Small-business owners say inflation has become a bigger problem than the labor shortage

You'd be surprised. A pay raise only motivates for a couple of weeks. Maybe months if it was a significant jump, but money doesn't convince someone to work hard.

What money can do is attract the talent that will natrually work hard or efficiently. Perhaps overwork in some cases, but the employer wants the most/best work for their dollar just like the employee should want the best dollar for their time/effort (past like knowledge/experience or present).

The sad reality is that most individuals overvalue their skills and most employers undervalue their employees. It is possible and common for two people to be in the same position but one to be 2x or 3x as effective. Money doesn't make the ineffective one more effective, and it takes a LOT of money to convince skilled workers to leave their comfort zones.
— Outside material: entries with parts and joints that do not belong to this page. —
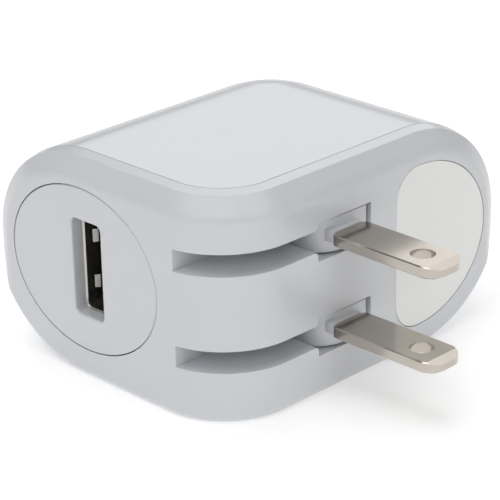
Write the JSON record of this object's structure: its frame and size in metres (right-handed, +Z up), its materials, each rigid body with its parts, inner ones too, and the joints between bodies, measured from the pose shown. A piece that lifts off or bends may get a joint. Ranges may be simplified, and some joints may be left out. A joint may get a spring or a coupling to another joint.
{
  "type": "usb wall charger",
  "caption": "White mains USB charger: rounded casing with an upright USB socket in one face and flat blades that fold into slots round the front corner.",
  "frame": {"origin": "centre of the flat underside of the casing", "axes": "+Z up; +X out of the plug face, along the unfolded blades; -Y out of the USB face"},
  "size_m": [0.062, 0.053, 0.0305],
  "materials": {
    "gloss_white_plastic": "glossy cool white polycarbonate with a faint mould texture",
    "gloss_white_plate": "glossy cool white, slightly smoother than the shells",
    "label_film": "matte pale grey-green film, blank",
    "nickel_plate": "nickel-plated brass with drawn grain and a warm tint",
    "carrier_plastic": "satin white nylon",
    "shield_steel": "dull nickel-plated steel",
    "black_insulator": "matte black",
    "contact_gold": "gold-flashed bronze",
    "spring_bronze": "bare phosphor bronze",
    "spring_steel": "bright spring steel",
    "board_laminate": "green solder mask",
    "ferrite": "dark grey sintered ferrite",
    "bobbin_plastic": "black phenolic",
    "copper_wire": "enamelled copper",
    "winding_tape": "yellow polyester tape",
    "capacitor_sleeve": "black shrink sleeve",
    "disc_ceramic": "blue epoxy coat",
    "chip_epoxy": "black moulding compound",
    "resistor_coat": "blue-green lacquer",
    "bracket_plastic": "natural white nylon"
  },
  "bodies": {
    "casing": {"front_shell": "gloss_white_plastic", "rear_shell": "gloss_white_plastic", "usb_face_plate": "gloss_white_plate", "rating_label": "label_film", "usb_shield": "shield_steel", "usb_tongue": "black_insulator", "usb_contacts": "contact_gold", "circuit_board": "board_laminate", "transformer_core": "ferrite", "transformer_bobbin": "bobbin_plastic", "primary_winding": "copper_wire", "secondary_winding": "winding_tape", "input_capacitor_1": "capacitor_sleeve", "input_capacitor_2": "capacitor_sleeve", "output_capacitor_1": "capacitor_sleeve", "output_capacitor_2": "capacitor_sleeve", "safety_capacitor": "disc_ceramic", "optocoupler": "chip_epoxy", "controller_chip": "chip_epoxy", "bridge_rectifier": "chip_epoxy", "output_diode": "chip_epoxy", "fusible_resistor": "resistor_coat", "choke_core": "ferrite", "choke_winding": "copper_wire", "hinge_bracket": "bracket_plastic", "line_contact": "spring_bronze", "neutral_contact": "spring_bronze", "detent_spring": "spring_steel"},
    "prongs": {"prong_carrier": "carrier_plastic", "upper_blade": "nickel_plate", "lower_blade": "nickel_plate"}
  },
  "joints": [
    {"name": "prong_fold", "type": "hinge", "parent": "casing", "child": "prongs", "pos_m": [0.0174, -0.00505, 0.015], "axis": [0, 0, -1], "range_deg": [0, 90]}
  ]
}
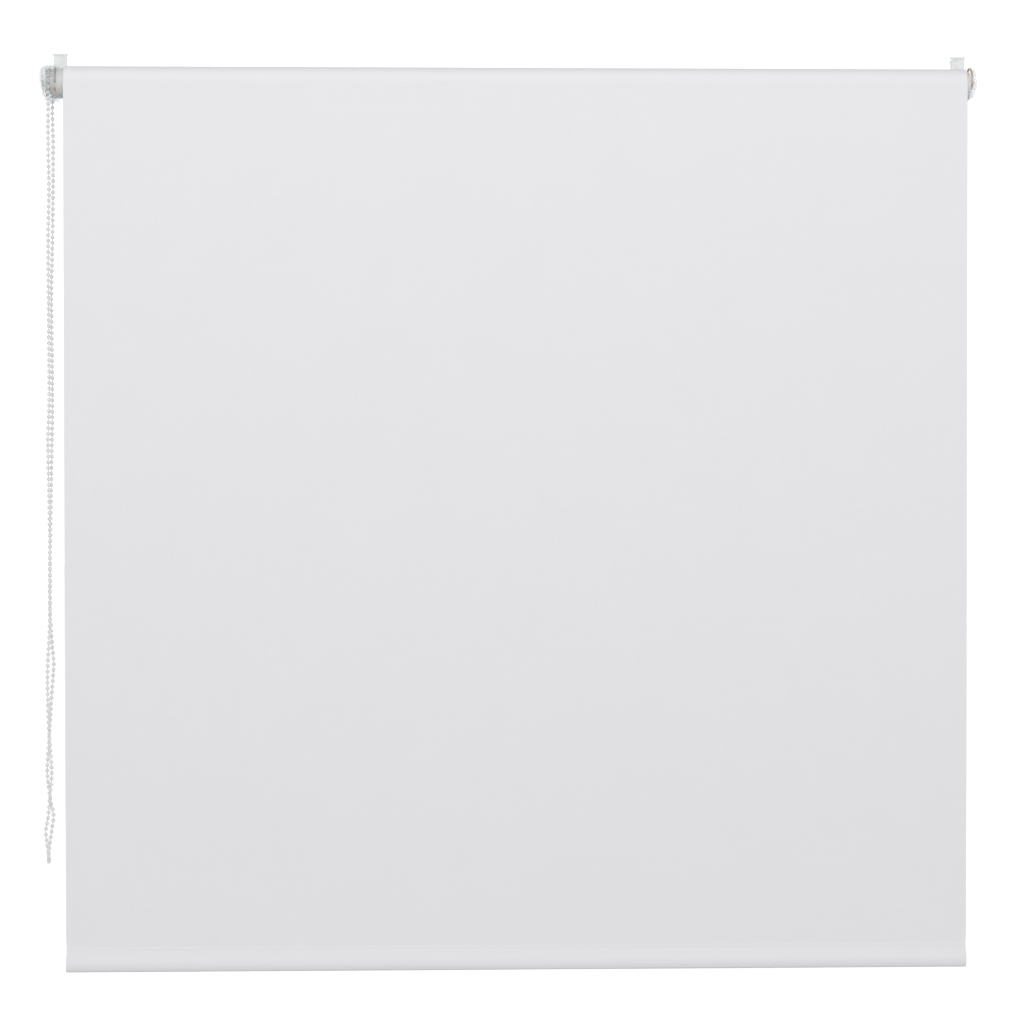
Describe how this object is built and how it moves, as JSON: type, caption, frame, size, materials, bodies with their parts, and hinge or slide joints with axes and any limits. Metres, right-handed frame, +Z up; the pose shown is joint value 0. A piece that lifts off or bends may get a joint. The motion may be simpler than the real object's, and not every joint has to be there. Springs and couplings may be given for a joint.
{
  "type": "roller blind",
  "caption": "White fabric roller blind with clear end brackets, sash hooks, bead-chain drive, spring-pin idler and hemmed bottom bar.",
  "frame": {"origin": "middle of the four bracket screws, on the plane where the brackets meet the sash", "axes": "+X along the roller to the right as seen from the room, +Y towards the window, +Z up"},
  "size_m": [0.9976, 0.0728, 0.9785],
  "materials": {
    "clear_plastic": "clear, polished mould",
    "frosted_plastic": "clear, slightly milky",
    "white_plastic": "satin",
    "bead_plastic": "gloss",
    "fabric": "plain close weave, matt",
    "steel": "satin",
    "aluminium": "mill finish",
    "foam": "closed-cell foam",
    "tape": "film tape"
  },
  "bodies": {
    "brackets": {"left_bracket": "clear_plastic", "right_bracket": "clear_plastic", "left_cover": "clear_plastic", "right_cover": "clear_plastic", "left_hook": "frosted_plastic", "right_hook": "frosted_plastic", "drive_spindle": "white_plastic", "spindle_clip": "steel", "ball_chain": "bead_plastic", "fabric_panel": "fabric"},
    "roller": {"drive_hub": "white_plastic", "roller_tube": "aluminium", "mounting_tape": "tape", "fabric_roll": "fabric", "idle_plug": "white_plastic", "idle_cap": "white_plastic", "idle_spring": "steel"},
    "wheel": {"chain_wheel": "white_plastic", "wheel_beads": "bead_plastic", "brake_spring": "steel"},
    "pin": {"idle_pin": "steel"},
    "bar": {"hem_pocket": "fabric", "bottom_bar": "white_plastic", "left_bar_cap": "white_plastic", "right_bar_cap": "white_plastic"},
    "left_clamp": {"left_jaw": "clear_plastic", "left_pad": "foam"},
    "right_clamp": {"right_jaw": "clear_plastic", "right_pad": "foam"}
  },
  "joints": [
    {"name": "roller_turn", "type": "hinge", "parent": "brackets", "child": "roller", "pos_m": [0, -0.025, -0.002], "axis": [-1, 0, 0], "range_deg": [0, 2880]},
    {"name": "wheel_turn", "type": "hinge", "parent": "brackets", "child": "wheel", "pos_m": [-0.4895, -0.025, -0.002], "axis": [-1, 0, 0], "range_deg": [0, 2880]},
    {"name": "bar_rise", "type": "slide", "parent": "brackets", "child": "bar", "axis": [0, 0, 1], "range_m": [0, 0.905], "deforming": ["fabric_panel"]},
    {"name": "pin_push", "type": "slide", "parent": "roller", "child": "pin", "axis": [-1, 0, 0], "range_m": [0, 0.005], "stiffness_N_per_m": 700, "springref_m": -0.004, "deforming": ["idle_spring"]},
    {"name": "left_jaw_slide", "type": "slide", "parent": "brackets", "child": "left_clamp", "axis": [0, 1, 0], "range_m": [-0.002, 0.006]},
    {"name": "right_jaw_slide", "type": "slide", "parent": "brackets", "child": "right_clamp", "axis": [0, 1, 0], "range_m": [-0.002, 0.006]}
  ],
  "couplings": [
    {"joint": "wheel_turn", "follows": "roller_turn", "ratio": 1},
    {"joint": "bar_rise", "follows": "roller_turn", "m_per_rad": 0.018}
  ]
}
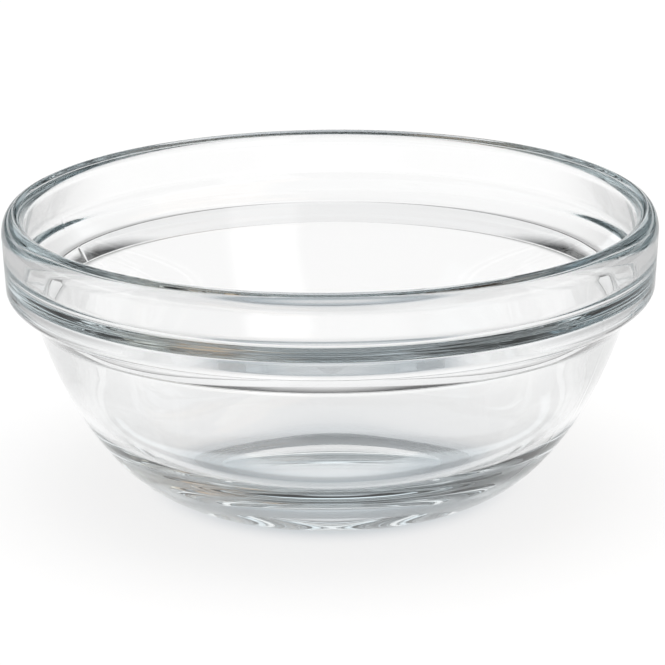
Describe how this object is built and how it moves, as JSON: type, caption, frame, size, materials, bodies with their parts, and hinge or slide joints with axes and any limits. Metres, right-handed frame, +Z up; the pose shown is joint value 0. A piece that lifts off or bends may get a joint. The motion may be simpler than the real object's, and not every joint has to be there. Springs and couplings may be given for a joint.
{
  "type": "stackable glass bowl",
  "caption": "Round clear pressed-glass bowl with a rounded lip, an upright stacking collar on a stepped shoulder, a deep curved body and a small foot ring.",
  "frame": {"origin": "centre of the foot ring, on the surface that the bowl stands on", "axes": "+Z up, along the axis of revolution, out of the mouth; +X and +Y are level and alike; the picture looks along +Y"},
  "size_m": [0.14, 0.14, 0.062],
  "materials": {
    "clear_glass": "clear pressed glass, fire-polished, with a faint cool tint in thick places"
  },
  "bodies": {
    "root": {"bowl": "clear_glass"}
  },
  "joints": []
}
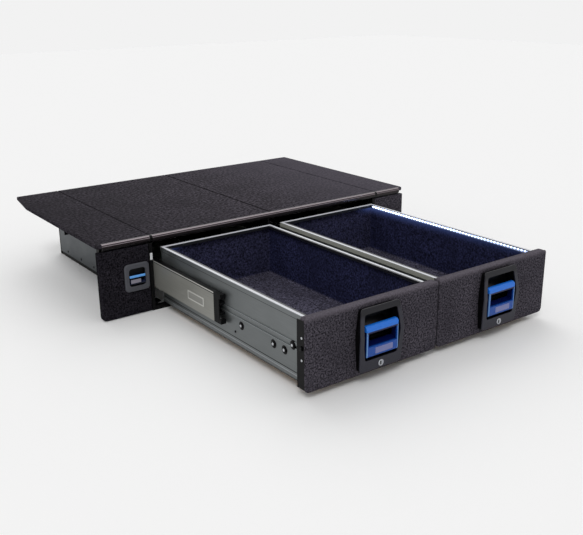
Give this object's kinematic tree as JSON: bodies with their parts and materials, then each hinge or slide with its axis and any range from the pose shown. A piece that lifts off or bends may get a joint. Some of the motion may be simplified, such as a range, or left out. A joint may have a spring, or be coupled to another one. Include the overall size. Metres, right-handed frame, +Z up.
{
  "type": "double drawer system",
  "caption": "Double drawer system for a vehicle's load floor: carpeted deck on a low housing, side wings, and drawers on full extension runners with pull handles.",
  "frame": {"origin": "on the floor under the middle of the housing, between the drawers and halfway along the deck", "axes": "+X to the right and +Y to the back as seen by a person who faces the open drawers, +Z up; the drawers open towards -Y"},
  "size_m": [1.519, 1.926, 0.3],
  "materials": {
    "carpeted_board": "charcoal carpet glued over plywood",
    "liner_carpet": "dark needle felt",
    "floor_ply": "sealed plywood",
    "anodised_trim": "satin brown grey anodised",
    "wall_aluminium": "satin anodised extrusion",
    "side_aluminium": "satin anodised extrusion",
    "runner_aluminium": "satin mill finish extrusion",
    "black_steel": "fine textured powder coat",
    "black_plastic": "moulded, fine grain",
    "grey_plastic": "moulded, fine grain",
    "blue_plastic": "moulded, semi gloss",
    "nylon": "moulded nylon",
    "zinc_steel": "zinc plated",
    "black_zinc": "black plated",
    "lock_chrome": "polished",
    "led_strip": "clear silicone over a row of lights"
  },
  "bodies": {
    "housing": {"deck_board_left": "carpeted_board", "deck_board_right": "carpeted_board", "wing_board_left": "carpeted_board", "wing_board_right": "carpeted_board", "wing_panel_right": "carpeted_board", "trim_centre": "anodised_trim", "trim_wings": "anodised_trim", "side_wall_left": "wall_aluminium", "side_wall_right": "wall_aluminium", "centre_wall": "wall_aluminium", "wall_end_caps": "black_plastic", "front_guides": "black_plastic", "floor_sills": "black_steel", "floor_rails": "black_steel", "floor_plates": "black_steel", "rear_panel": "black_steel", "wing_supports": "black_steel", "strike_plates": "zinc_steel", "wall_screws": "black_zinc", "hatch_hinges": "black_zinc"},
    "hatch": {"hatch_panel": "carpeted_board", "hatch_leaves": "black_zinc", "hatch_bezel": "grey_plastic"},
    "hatch_paddle": {"hatch_paddle": "blue_plastic"},
    "hatch_bolt": {"hatch_bolt": "zinc_steel"},
    "left_drawer": {"left_drawer_side_outer": "side_aluminium", "left_drawer_side_inner": "side_aluminium", "left_drawer_rear": "side_aluminium", "left_drawer_floor": "floor_ply", "left_drawer_liner": "liner_carpet", "left_drawer_front": "carpeted_board", "left_drawer_brackets": "black_steel", "left_drawer_shoes": "nylon", "left_drawer_bolts": "black_zinc", "left_bezel": "black_plastic"},
    "left_runners": {"left_runner_outer": "runner_aluminium", "left_runner_inner": "runner_aluminium", "left_runner_shoes": "nylon"},
    "left_rollers": {"left_rollers": "nylon"},
    "left_paddle": {"left_paddle": "blue_plastic"},
    "left_lock": {"left_lock": "lock_chrome"},
    "left_latch_bolt": {"left_latch_bolt": "zinc_steel"},
    "right_drawer": {"right_drawer_side_outer": "side_aluminium", "right_drawer_side_inner": "side_aluminium", "right_drawer_rear": "side_aluminium", "right_drawer_floor": "floor_ply", "right_drawer_liner": "liner_carpet", "right_drawer_front": "carpeted_board", "right_drawer_brackets": "black_steel", "right_drawer_shoes": "nylon", "right_drawer_bolts": "black_zinc", "right_bezel": "black_plastic", "light_strip": "led_strip"},
    "right_runners": {"right_runner_outer": "runner_aluminium", "right_runner_inner": "runner_aluminium", "right_runner_shoes": "nylon"},
    "right_rollers": {"right_rollers": "nylon"},
    "right_paddle": {"right_paddle": "blue_plastic"},
    "right_lock": {"right_lock": "lock_chrome"},
    "right_latch_bolt": {"right_latch_bolt": "zinc_steel"}
  },
  "joints": [
    {"name": "hatch_hinge", "type": "hinge", "parent": "housing", "child": "hatch", "pos_m": [-0.766, -0.4455, 0.1365], "axis": [0, 0, -1], "range_deg": [0, 100]},
    {"name": "hatch_paddle_hinge", "type": "hinge", "parent": "hatch", "child": "hatch_paddle", "pos_m": [-0.626, -0.4694, 0.129], "axis": [1, 0, 0], "range_deg": [0, 20], "stiffness_Nm_per_rad": 0.3, "springref_deg": -11.46},
    {"name": "hatch_bolt_slide", "type": "slide", "parent": "hatch", "child": "hatch_bolt", "axis": [-1, 0, 0], "range_m": [0, 0.009]},
    {"name": "left_drawer_slide", "type": "slide", "parent": "housing", "child": "left_drawer", "axis": [0, 1, 0], "range_m": [0, 0.951]},
    {"name": "left_runner_slide", "type": "slide", "parent": "housing", "child": "left_runners", "axis": [0, 1, 0], "range_m": [0, 0.526]},
    {"name": "left_roller_spin", "type": "hinge", "parent": "housing", "child": "left_rollers", "pos_m": [-0.2775, -0.3985, 0.0787], "axis": [1, 0, 0], "continuous": true},
    {"name": "left_paddle_hinge", "type": "hinge", "parent": "left_drawer", "child": "left_paddle", "pos_m": [-0.2775, -1.4402, 0.101], "axis": [1, 0, 0], "range_deg": [0, 28], "stiffness_Nm_per_rad": 1.5, "springref_deg": -11.46},
    {"name": "left_lock_turn", "type": "hinge", "parent": "left_drawer", "child": "left_lock", "pos_m": [-0.2775, -1.44, 0.064], "axis": [0, 1, 0], "range_deg": [0, 90]},
    {"name": "left_latch_slide", "type": "slide", "parent": "left_drawer", "child": "left_latch_bolt", "axis": [1, 0, 0], "range_m": [0, 0.008]},
    {"name": "right_drawer_slide", "type": "slide", "parent": "housing", "child": "right_drawer", "axis": [0, 1, 0], "range_m": [0, 0.951]},
    {"name": "right_runner_slide", "type": "slide", "parent": "housing", "child": "right_runners", "axis": [0, 1, 0], "range_m": [0, 0.526]},
    {"name": "right_roller_spin", "type": "hinge", "parent": "housing", "child": "right_rollers", "pos_m": [0.2775, -0.3985, 0.0787], "axis": [1, 0, 0], "continuous": true},
    {"name": "right_paddle_hinge", "type": "hinge", "parent": "right_drawer", "child": "right_paddle", "pos_m": [0.2775, -1.4402, 0.101], "axis": [1, 0, 0], "range_deg": [0, 28], "stiffness_Nm_per_rad": 1.5, "springref_deg": -11.46},
    {"name": "right_lock_turn", "type": "hinge", "parent": "right_drawer", "child": "right_lock", "pos_m": [0.2775, -1.44, 0.064], "axis": [0, 1, 0], "range_deg": [0, 90]},
    {"name": "right_latch_slide", "type": "slide", "parent": "right_drawer", "child": "right_latch_bolt", "axis": [-1, 0, 0], "range_m": [0, 0.008]}
  ],
  "couplings": [
    {"joint": "hatch_bolt_slide", "follows": "hatch_paddle_hinge", "m_per_rad": 0.02578},
    {"joint": "left_runner_slide", "follows": "left_drawer_slide", "ratio": 0.5531},
    {"joint": "left_roller_spin", "follows": "left_drawer_slide", "rad_per_m": -34.57},
    {"joint": "left_latch_slide", "follows": "left_paddle_hinge", "m_per_rad": 0.01637},
    {"joint": "right_runner_slide", "follows": "right_drawer_slide", "ratio": 0.5531},
    {"joint": "right_roller_spin", "follows": "right_drawer_slide", "rad_per_m": -34.57},
    {"joint": "right_latch_slide", "follows": "right_paddle_hinge", "m_per_rad": 0.01637}
  ]
}
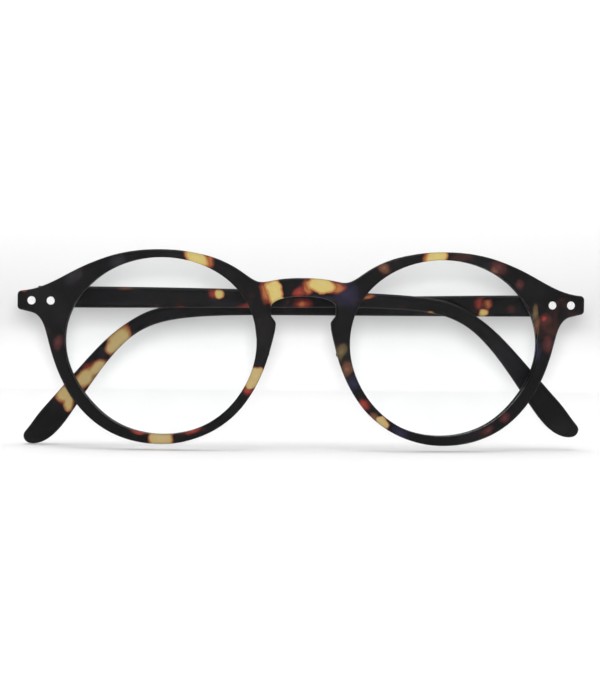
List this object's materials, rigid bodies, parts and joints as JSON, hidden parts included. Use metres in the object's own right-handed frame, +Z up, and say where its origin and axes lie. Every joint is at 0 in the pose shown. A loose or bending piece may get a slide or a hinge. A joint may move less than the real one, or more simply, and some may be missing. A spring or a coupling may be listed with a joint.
{
  "type": "folding reading glasses",
  "caption": "Round tortoiseshell reading glasses with a keyhole bridge, clear lenses in grooves and two riveted hinges, stored folded.",
  "frame": {"origin": "middle of the underside of the keyhole bridge, where the glasses sit on the nose", "axes": "+X to the wearer's left, +Y back towards the wearer's head, +Z up; the front of the glasses faces -Y"},
  "size_m": [0.14, 0.0204, 0.049],
  "materials": {
    "tortoise_front": "soft matt dark tortoiseshell with yellow, amber and red patches",
    "tortoise_temple": "soft matt dark tortoiseshell with yellow, amber and red patches",
    "lens": "clear, coated",
    "hinge_metal": "plain nickel silver",
    "rivet_metal": "bright silver dots, ground flush",
    "screw_metal": "bright plated"
  },
  "bodies": {
    "front": {"front_frame": "tortoise_front", "lens_right": "lens", "lens_left": "lens", "front_leaf_right": "hinge_metal", "front_leaf_left": "hinge_metal", "front_rivets_right": "rivet_metal", "front_rivets_left": "rivet_metal", "screw_right": "screw_metal", "screw_left": "screw_metal"},
    "temple_right": {"temple_right": "tortoise_temple", "temple_leaf_right": "hinge_metal", "temple_rivets_right": "rivet_metal"},
    "temple_left": {"temple_left": "tortoise_temple", "temple_leaf_left": "hinge_metal", "temple_rivets_left": "rivet_metal"}
  },
  "joints": [
    {"name": "right_temple_hinge", "type": "hinge", "parent": "front", "child": "temple_right", "pos_m": [-0.0641, 0.00917, -0.0017], "axis": [0, 0, 1], "range_deg": [0, 94.6]},
    {"name": "left_temple_hinge", "type": "hinge", "parent": "front", "child": "temple_left", "pos_m": [0.0641, 0.00917, -0.0017], "axis": [0, 0, -1], "range_deg": [0, 91.4]}
  ]
}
This is what employers mean when they say they can't find good talent. They can't find the top-end employers willing to jump ship for minor raises, so they're looking for unicorns. People who don't know their value or skilled/effective people temporarily out of a job (ie: company folds).

This is also what many employees mean when they say they want a living wage. They either don't have the skills they think they do, or they work for one of the companies who poached them up cheap and aren't willing to take the risk to leave their comfort zones for a better paying job.

TL;DR: like many things, it's a more complex question than you'd think.